The main stage is an elegant state room, whose walls are of burnished brown-gold wood. A double world of stick-like humans opens the opera and peoples the stage in the third act. Warlikowski continously plays with the question of what is and is not real. While this may sound complicated, the elements fit the story well and do not interfere with listening pleasure. A triumph in its own way.


The supporting cast is superb. Okka von der Damerau is the go-to Brangäne today. She gives an unusually warm performance, supporting the complex woman she serves. So too does Wolfgang Koch as Kurwenal bolster his beloved friend, Tristan.


Kaufmann is moving firmly into the Wagner roles. His Parsifal at the Metropolitan Opera was masterful and moving. He brings these same qualities to Tristan. His voice is smooth, whether it emerges from his head or the back of his throat. This contrasts with Harteros when they are mimicking each other’s words. Their voices blend well in duet.


Kirill Petrenko is a known quantity who always surprises. He has a delicate touch with the subtleties of this score. He dares to move the music slowly, as Leonard Bernstein did in his great performance in Munich in 1981. Greatness is not transferable. Yet Petrenko has found his way to an extraordinary musical experience by taking the same slow tempi Bernstein did. Wagner wrote that his music could not be played slowly enough. This is a daring course, because it exposes instrumentalists and singers alike. This Munich performance revealed the tortured, anguished underbelly of the score, as each detail became part of the whole. Superb instrumentalists are part of the whole. One notes the English horn, the bass clarinet accompanying King Marke and the solo violin which sings with Okka von der Damerau.

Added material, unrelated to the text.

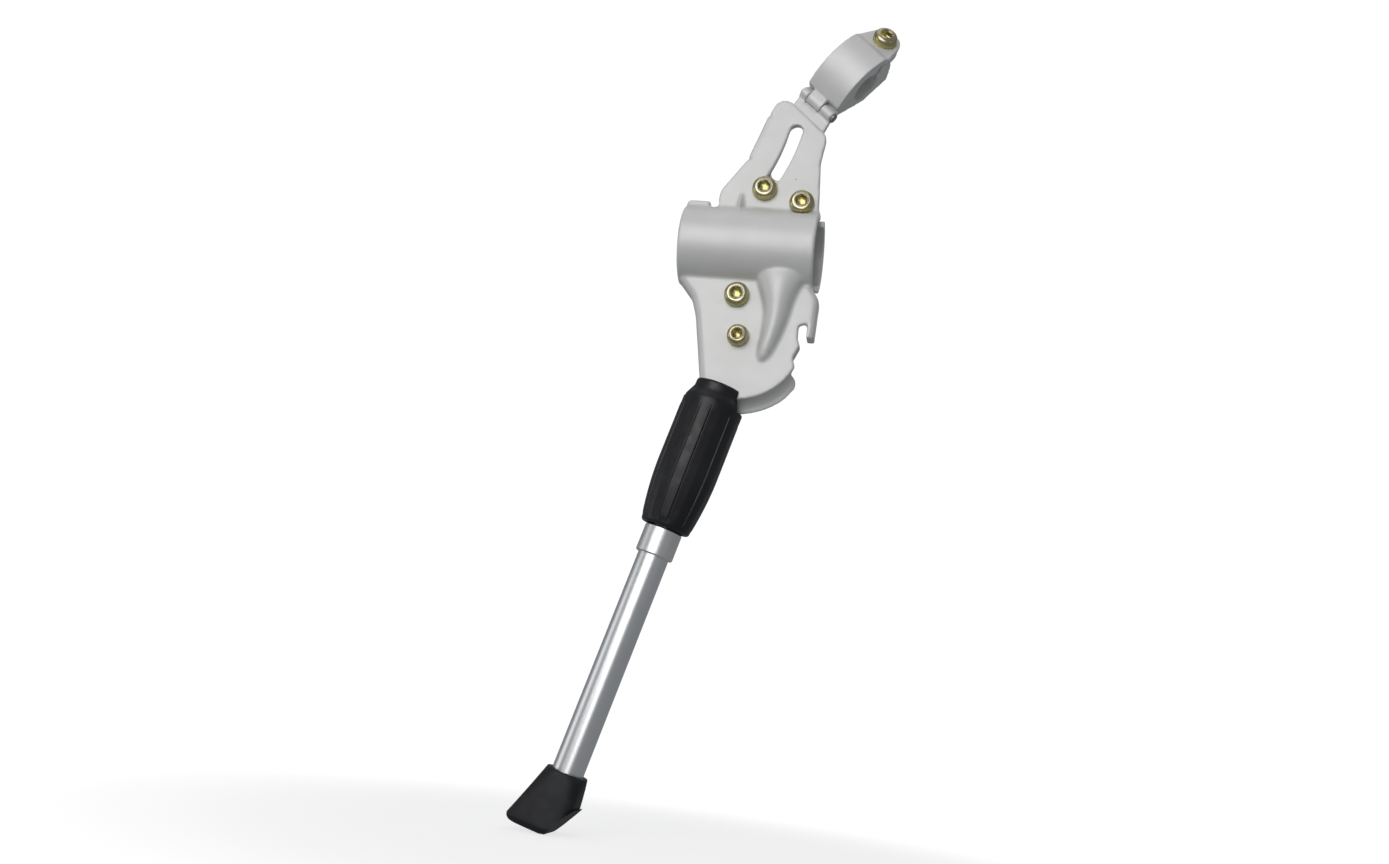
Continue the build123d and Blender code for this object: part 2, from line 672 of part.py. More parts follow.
def clamp_strap():
    """Front half of the seat-stay clamp: a bent strap with a knuckle and an ear."""
    hinge_side = hinge_x + knuckle_r + 0.85
    bend = [(hinge_side, -4.4), (-4.0, -strap_bulge_r), (ear_start[0] - 2.0, ear_start[1] - 2.0)]
    inner = [ear_start, ear_point(0.0, strap_ear_thickness), ear_point(-4.0, strap_ear_thickness),
             (6.0, -4.6), (-7.5, -2.1), (-15.0, -0.9), (hinge_side, -0.6)]
    section = make_face([ThreePointArc(*bend), Polyline(bend[-1], *inner, bend[0])])
    body = ring_slab(section) + ear_plate(0.35, strap_ear_thickness, 1.5)
    low, high = knuckle_split[0] + knuckle_gap, knuckle_split[1] - knuckle_gap
    knuckle = Pos(hinge_x, 0) * Circle(knuckle_r)
    web = make_face(Polyline((hinge_x + 0.5, -3.1), (hinge_x + 4.8, -4.6), (hinge_x + 4.8, -0.9),
                             (hinge_x + 2.4, -0.3), (hinge_x + 0.5, -0.3), close=True))
    body += ring_slab(knuckle, low, high)
    body += ring_slab(web, low, high)
    body -= ring_slab(Pos(hinge_x, 0) * Circle(hinge_pin_r + hinge_clearance), -5, ring_width + 5)
    body -= ring_slab(Circle(seat_stay_r), -1, ring_width + 1)
    body -= ear_drill(strap_bolt_r)
    return body


def hinge_pin():
    pin = Pos(hinge_x, 0) * Circle(hinge_pin_r)
    head = Pos(hinge_x, 0) * Circle(pin_head_r)
    return ring_slab(pin, 0, ring_width + 0.6) + ring_slab(head, -1.0, 0.0)


def strap_bolt():
    """Button-head bolt through the strap's ear."""
    bolt = button_bolt(strap_bolt_r, bolt_head_r, bolt_head_h, bolt_socket_r,
                       strap_ear_thickness + ear_gap + arm_ear_thickness + 1.5)
    x, y = ear_point(ear_bolt_run, 0.35)
    frame = ring_frame * Location(Plane(
        origin=(x, y, ring_width / 2),
        x_dir=(0, 0, 1),
        z_dir=(math.sin(ear_slope), -math.cos(ear_slope), 0),
    ))
    return frame * bolt


def slot_bolt_piece():
    length = arm_back - plate_front + 6.5
    bolt = button_bolt(bolt_r, bolt_head_r, bolt_head_h, bolt_socket_r, length)
    return facing_front(slot_bolt[0], plate_front - 0.05, slot_bolt[1]) * bolt


def slot_nut():
    return facing_front(slot_bolt[0], arm_back + 5.0, slot_bolt[1]) * hex_nut(5.0, 5.0, bolt_r)


# ---------------------------------------------------------------- pivot

bush_back = head_back + 0.1


def pivot_bolt():
    length = bush_back + pivot_washer_thickness + pivot_nut_thickness + 1.0 - plate_front
    bolt = button_bolt(pivot_r, pivot_head_r, pivot_head_h, pivot_socket_r, length)
    return facing_front(pivot_x, plate_front, pivot_z) * bolt


def pivot_bush():
    """Bronze bush that the leg turns on."""
    return washer(bush_r, pivot_r, housing_back, bush_back, pivot)


def pivot_washer():
    return washer(8.0, pivot_r, bush_back, bush_back + pivot_washer_thickness, pivot)


def pivot_nut():
    back = bush_back + pivot_washer_thickness + pivot_nut_thickness
    return facing_front(pivot_x, back, pivot_z) * hex_nut(5.0, pivot_nut_thickness, pivot_r)


# ---------------------------------------------------------------- leg

def leg_rod(radius, low, high):
    """Round bar of the leg's frame, between two distances from the pivot."""
    return leg_frame * (Pos(0, 0, low) * extrude(Circle(radius), amount=high - low))


def leg_head():
    """Forged head: a flat eye on the pivot, a tongue behind the skirt and a round plug."""
    tongue = make_face(Polyline(
        (-tongue_half_width, 0), (tongue_half_width, 0),
        (tongue_half_width, sweep_r + 6), (-tongue_half_width, sweep_r + 6), close=True
    ))
    angle = 180 - leg_lean
    body = slab(Pos(*pivot) * Rot(0, 0, angle) * tongue, head_front, head_back) & leg_rod(plug_r, 0, plug_end)
    body += rod(head_r, head_front, head_back, pivot)
    plug = leg_rod(plug_r, head_r, plug_end)
    plug -= rod(sweep_r, -40, 40, pivot)
    body += plug
    body -= rod(bush_r + 0.06, -20, 20, pivot)
    body -= leg_rod(stem_r, stem_top, stem_end)
    body -= stem_pin_bar(stem_pin_r)
    return body


def stem_pin_bar(radius):
    at = (stem_top + plug_end) / 2
    bar = Pos(0, 0, at) * Rot(90, 0, 0) * extrude(Circle(radius), amount=plug_r - 0.8, both=True)
    return leg_frame * bar


def stem():
    """Steel rod with ring notches for the height steps."""
    body = leg_rod(stem_r, stem_top, stem_end)
    notch = Circle(stem_r + 1) - Circle(stem_r - notch_depth)
    count = int(height_travel / notch_pitch) + 1
    for k in range(count):
        low = ring_at + k * notch_pitch - 0.8
        body -= leg_frame * (Pos(0, 0, low) * extrude(notch, amount=1.6))
    seat = Circle(stem_r + 1) - Circle(stem_r - guide_groove)
    body -= leg_frame * (Pos(0, 0, stem_end - guide_length - 2) * extrude(seat, amount=guide_length))
    body -= stem_pin_bar(stem_pin_r)
    return chamfer(body.edges().sort_by(Axis.Z)[0], 0.8)


def stem_pin():
    return stem_pin_bar(stem_pin_r)


def lock_sleeve():
    """Spring-loaded hand sleeve whose neck locks the leg at either end of its swing."""
    profile = make_face([
        Line((0, sleeve_top), (sleeve_neck_r, sleeve_top)),
        Line((sleeve_neck_r, sleeve_top), (sleeve_neck_r, sleeve_shoulder - 0.6)),
        ThreePointArc(
            (sleeve_neck_r, sleeve_shoulder - 0.6), (sleeve_r - 1.6, sleeve_shoulder + 0.6), (sleeve_r, sleeve_shoulder + 5)
        ),
        Line((sleeve_r, sleeve_shoulder + 5), (sleeve_r, sleeve_waist)),
        ThreePointArc((sleeve_r, sleeve_waist), (sleeve_r - 0.9, sleeve_waist + 15), (sleeve_bottom_r + 0.4, sleeve_bottom - 3)),
        Line((sleeve_bottom_r + 0.4, sleeve_bottom - 3), (sleeve_bottom_r, sleeve_bottom)),
        Line((sleeve_bottom_r, sleeve_bottom), (0, sleeve_bottom)),
        Line((0, sleeve_bottom), (0, sleeve_top)),
    ])
    profile_plane = Plane(origin=(0, 0, 0), x_dir=(1, 0, 0), z_dir=(0, -1, 0))
    body = leg_frame * revolve(profile_plane * profile, axis=Axis.Z)
    # Upper bore for the plug, a ledge for the spring and a lower bore over the collar.
    body -= leg_rod(plug_r + slide_clearance, 0, ledge_low)
    body -= leg_rod(stem_r + 0.5, 0, sleeve_bottom + 5)
    body -= leg_rod(collar_r + 0.4, ledge_low + ledge_thickness, sleeve_bottom + 5)
    body -= rod(sweep_r, plate_front - 0.25, 60, pivot)
    return body


def sleeve_spring():
    """Coil spring between the sleeve's ledge and the seat on the stem."""
    low, high = spring_top + spring_wire / 2 + 0.05, seat_at - spring_wire / 2 - 0.05
    coil_r = stem_r + 0.5 + spring_wire / 2 + 0.3
    helix = Helix(pitch=(high - low) / spring_turns, height=high - low, radius=coil_r)
    start = helix @ 0
    section = Plane(origin=start, z_dir=helix % 0) * Circle(spring_wire / 2)
    coil = sweep(section, path=helix)
    return leg_frame * (Pos(0, 0, low) * coil)


def spring_seat():
    ring = Circle(collar_r - 0.6) - Circle(stem_r)
    return leg_frame * (Pos(0, 0, seat_at) * extrude(ring, amount=seat_thickness))


def collar():
    """Turned collar on the tube's upper end, with a groove for the snap ring."""
    body = leg_rod(collar_r, collar_top, collar_top + collar_length)
    body = chamfer(body.edges().filter_by(GeomType.CIRCLE), 0.6)
    body -= leg_rod(stem_r + 0.15, collar_top - 1, collar_top + 30)
    body -= leg_rod(stem_r + 1.4, ring_at - 0.9, ring_at + 0.9)
    body -= leg_rod(tube_r, tube_top, collar_top + 30)
    return body


def snap_ring():
    """Split wire ring that drops into the stem's notches."""
    ring = Circle(stem_r + 1.2) - Circle(stem_r - notch_depth + 0.1)
    ring -= Pos(stem_r, 0) * Rectangle(6, 2.0)
    return leg_frame * (Pos(0, 0, ring_at - 0.6) * extrude(ring, amount=1.2))


def leg_tube():
    return leg_rod(tube_r, tube_top, tube_end) - leg_rod(tube_r - tube_wall, tube_top - 1, tube_end + 1)


def stem_guide():
    """Plastic bush on the stem's end that runs inside the tube."""
    ring = Circle(tube_r - tube_wall - 0.1) - Circle(stem_r - guide_groove)
    return leg_frame * (Pos(0, 0, stem_end - guide_length - 2) * extrude(ring, amount=guide_length))


def rubber_foot():
    """Boot that grips the tube and flares forward to its sole."""
    top = Pos(0, 0, foot_top) * RectangleRounded(
        2 * (tube_r + foot_wall), 2 * (tube_r + foot_wall), tube_r + foot_wall - 0.3)
    middle = Pos(foot_reach * 0.38, 0, foot_top + 14) * RectangleRounded(
        foot_length * 0.80, foot_width * 0.92, 8)
    sole = Pos(foot_reach, 0, foot_bottom) * RectangleRounded(foot_length, foot_width, 5)
    body = loft([top, middle, sole])
    heel = Pos(foot_reach - foot_length / 2, 0, foot_bottom) * Rot(0, 45, 0) * Box(heel_cut, 60, 60)
    body -= heel
    body = leg_frame * body
    body -= leg_rod(tube_r, foot_top - 1, tube_end)
    return body


def foot_plug():
    """Plastic plug in the tube's lower end, under the boot."""
    return leg_rod(tube_r - tube_wall, tube_end - 12, tube_end)


# ---------------------------------------------------------------- export

parts = {
    "main_bracket": main_bracket(),
    "chainstay_pad": chainstay_pad(),
    "rear_jaw": rear_jaw(),
    "clamp_bolts": Compound(children=clamp_bolts()),
    "seat_stay_arm": seat_stay_arm(),
    "slot_bolt": slot_bolt_piece(),
    "slot_nut": slot_nut(),
    "clamp_strap": clamp_strap(),
    "hinge_pin": hinge_pin(),
    "strap_bolt": strap_bolt(),
    "pivot_bolt": pivot_bolt(),
    "pivot_bush": pivot_bush(),
    "pivot_washer": pivot_washer(),
    "pivot_nut": pivot_nut(),
    "leg_head": leg_head(),
    "stem": stem(),
    "stem_pin": stem_pin(),
    "lock_sleeve": lock_sleeve(),
    "sleeve_spring": sleeve_spring(),
    "spring_seat": spring_seat(),
    "collar": collar(),
    "snap_ring": snap_ring(),
    "leg_tube": leg_tube(),
    "stem_guide": stem_guide(),
    "rubber_foot": rubber_foot(),
    "foot_plug": foot_plug(),
}

os.makedirs("parts", exist_ok=True)
for name, shape in parts.items():
    export_step(shape, f"parts/{name}.step")
    print(name, len(shape.solids()), round(shape.volume))
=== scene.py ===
# %% [markdown]
# # A rear-mount bicycle kickstand
#
# This stand is a painted die casting that clamps to the chain stay, an arm that reaches up
# to the seat stay, and a leg that swings on one bolt. The leg has a black plastic lock
# sleeve, a telescopic aluminium tube and a rubber boot.
#
# The mechanical model comes first: its holes, joints and lengths are all in the packed
# frame. Blender's job here is the look. We load the frame, set a camera and a soft studio,
# then go through the pieces one by one. A piece whose shape is already right keeps its
# mesh and only gets a finish. A piece that needs softer edges, flutes, threads or a rubber
# flare gets a new mesh that stands for it.

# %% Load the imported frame
import json
import math

import bmesh
import bpy
import numpy as np
from mathutils import Matrix, Vector

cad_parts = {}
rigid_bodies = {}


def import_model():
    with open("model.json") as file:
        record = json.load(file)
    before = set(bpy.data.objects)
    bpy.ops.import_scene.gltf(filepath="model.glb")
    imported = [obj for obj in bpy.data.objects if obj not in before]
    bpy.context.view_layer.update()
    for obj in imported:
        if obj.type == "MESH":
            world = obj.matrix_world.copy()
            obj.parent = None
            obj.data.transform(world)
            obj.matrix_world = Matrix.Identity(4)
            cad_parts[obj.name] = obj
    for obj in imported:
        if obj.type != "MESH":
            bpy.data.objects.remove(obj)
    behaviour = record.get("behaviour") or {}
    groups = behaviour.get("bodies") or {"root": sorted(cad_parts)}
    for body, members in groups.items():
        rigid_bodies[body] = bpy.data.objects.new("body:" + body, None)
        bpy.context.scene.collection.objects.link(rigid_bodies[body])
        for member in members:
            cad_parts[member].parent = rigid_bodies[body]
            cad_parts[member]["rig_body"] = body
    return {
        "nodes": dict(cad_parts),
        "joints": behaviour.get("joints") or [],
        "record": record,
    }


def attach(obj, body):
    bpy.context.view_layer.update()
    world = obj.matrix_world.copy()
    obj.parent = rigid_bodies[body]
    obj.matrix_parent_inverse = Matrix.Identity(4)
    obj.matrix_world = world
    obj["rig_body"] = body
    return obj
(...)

The subject of the opera is endings. What is humanly possible and what must be deferred to an after life, interpretations of the ancient myth ask. The composer may well have been responding not only to his need to exceed himself and defy music’s rules, but also to his personal feelings for the wife of his Swiss host. Wagner liked the ladies. Some he loved in the extreme. This feeling is explored in Tristan. Bruno Walter remarked, after conducting a performance of Tristan, “This isn’t music any longer.”


Harteros is cool, and an object at the opera’s start. By the time she joins Tristan in death, she is transported to the extremes of feeling and takes us out of the world with her in her rush of ecstatic words at the end of the third act.


Tristan and Isolde is often cited as a pivotal opera. What followed was inevitably influenced by it. The repetitions of Philip Glass and John Adams come right out of this score. Yet for intense emotionality, Wagner himself remains not just a pivot, but the consummate master of musical feeling. The Munich State Opera captures this. Kirill Petrneko makes his final mark on the house with a definitive gesture, a performance of this opera that few can deliver as he does in its sublime intensity.